Goldman Sachs pushes for more diverse boards of directors

Meghan McCarty Carino Jan 23, 2020
Brendan Smialowski/Getty Images
HTML EMBED:
COPY

The CEO of Goldman Sachs, David Solomon, told CNBC Thursday that starting this year, his investment bank would refuse to help companies go public “unless there’s at least one diverse board candidate, with a focus on women.” He noted the nearly 60 companies in the U.S. and Europe that have gone public in recent years with all-male boards and said companies with at least one woman director perform “significantly better.”

A company’s board of directors oversees big strategy decisions, so having a diversity of perspectives in the room matters, said Erin Essenmacher, chief programming officer with the National Association of Corporate Directors.

“If you’re not thinking differently about who’s sitting around the table then you’re probably not thinking differently about other big questions that can really hurt your business,” she said.

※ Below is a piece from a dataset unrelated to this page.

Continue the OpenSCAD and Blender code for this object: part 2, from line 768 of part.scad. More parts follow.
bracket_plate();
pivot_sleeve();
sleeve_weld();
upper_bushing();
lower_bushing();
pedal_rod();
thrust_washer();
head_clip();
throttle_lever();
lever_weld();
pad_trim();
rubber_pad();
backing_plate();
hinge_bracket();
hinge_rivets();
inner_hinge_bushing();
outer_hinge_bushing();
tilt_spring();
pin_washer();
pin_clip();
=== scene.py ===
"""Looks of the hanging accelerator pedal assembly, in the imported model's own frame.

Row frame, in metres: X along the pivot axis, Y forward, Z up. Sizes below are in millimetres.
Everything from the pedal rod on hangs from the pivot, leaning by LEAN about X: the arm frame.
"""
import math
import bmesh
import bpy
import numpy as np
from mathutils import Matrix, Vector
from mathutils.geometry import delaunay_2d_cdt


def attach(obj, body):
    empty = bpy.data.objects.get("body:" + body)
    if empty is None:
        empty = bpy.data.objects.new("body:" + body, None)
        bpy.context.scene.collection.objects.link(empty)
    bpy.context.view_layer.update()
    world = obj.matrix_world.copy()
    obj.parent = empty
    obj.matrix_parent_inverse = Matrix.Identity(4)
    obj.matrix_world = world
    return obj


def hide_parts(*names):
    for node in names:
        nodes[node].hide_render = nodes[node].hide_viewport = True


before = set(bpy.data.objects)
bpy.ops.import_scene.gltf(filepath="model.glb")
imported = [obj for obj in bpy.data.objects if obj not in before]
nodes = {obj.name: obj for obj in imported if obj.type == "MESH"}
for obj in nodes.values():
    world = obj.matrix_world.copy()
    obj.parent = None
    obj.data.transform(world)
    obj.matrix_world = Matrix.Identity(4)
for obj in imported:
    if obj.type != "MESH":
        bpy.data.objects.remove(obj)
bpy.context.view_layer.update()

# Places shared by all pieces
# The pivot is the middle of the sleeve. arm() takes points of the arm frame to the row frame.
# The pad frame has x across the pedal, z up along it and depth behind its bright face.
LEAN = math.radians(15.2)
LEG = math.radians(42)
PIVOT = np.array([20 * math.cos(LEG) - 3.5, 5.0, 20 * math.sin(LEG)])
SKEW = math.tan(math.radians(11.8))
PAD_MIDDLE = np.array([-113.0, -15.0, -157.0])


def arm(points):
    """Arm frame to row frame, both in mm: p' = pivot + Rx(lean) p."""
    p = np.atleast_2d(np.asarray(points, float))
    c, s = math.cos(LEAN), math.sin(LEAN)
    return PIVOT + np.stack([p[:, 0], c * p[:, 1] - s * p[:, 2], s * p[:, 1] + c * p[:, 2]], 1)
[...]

While academic research on whether diverse boards improve firm performance has been inconclusive, the move of a major player like Goldman Sachs could change the calculus of many companies, said Allison Elias, senior fellow and lecturer at the University of Pennsylvania’s Wharton School of Business.

“I think that this Goldman decision is symbolic of the strength of the business case and the belief people have in it,” said Elias.

As of 2018 less than a quarter of board seats at Fortune 500 companies were held by women, but things have slowly started to change in recent years, according to Lee Hanson, a vice president at executive search firm Heidrick & Struggles.

“The market is clearly demanding it,” she said. “It’s the overriding thing we are being asked for, in boards.”

But women and other underrepresented groups still face many challenges in being appointed to boards, said Alisa Norris, a marketing executive who’s also the board director for Standard Motor Products and works with the Women Corporate Directors foundation.

Board nominees are often expected to have CEO or previous board experience, “so there’s fewer women with the board experience when you think about the pool,” said Norris, who hopes moves like Goldman Sachs’s can help turn that vicious cycle into a more virtuous one.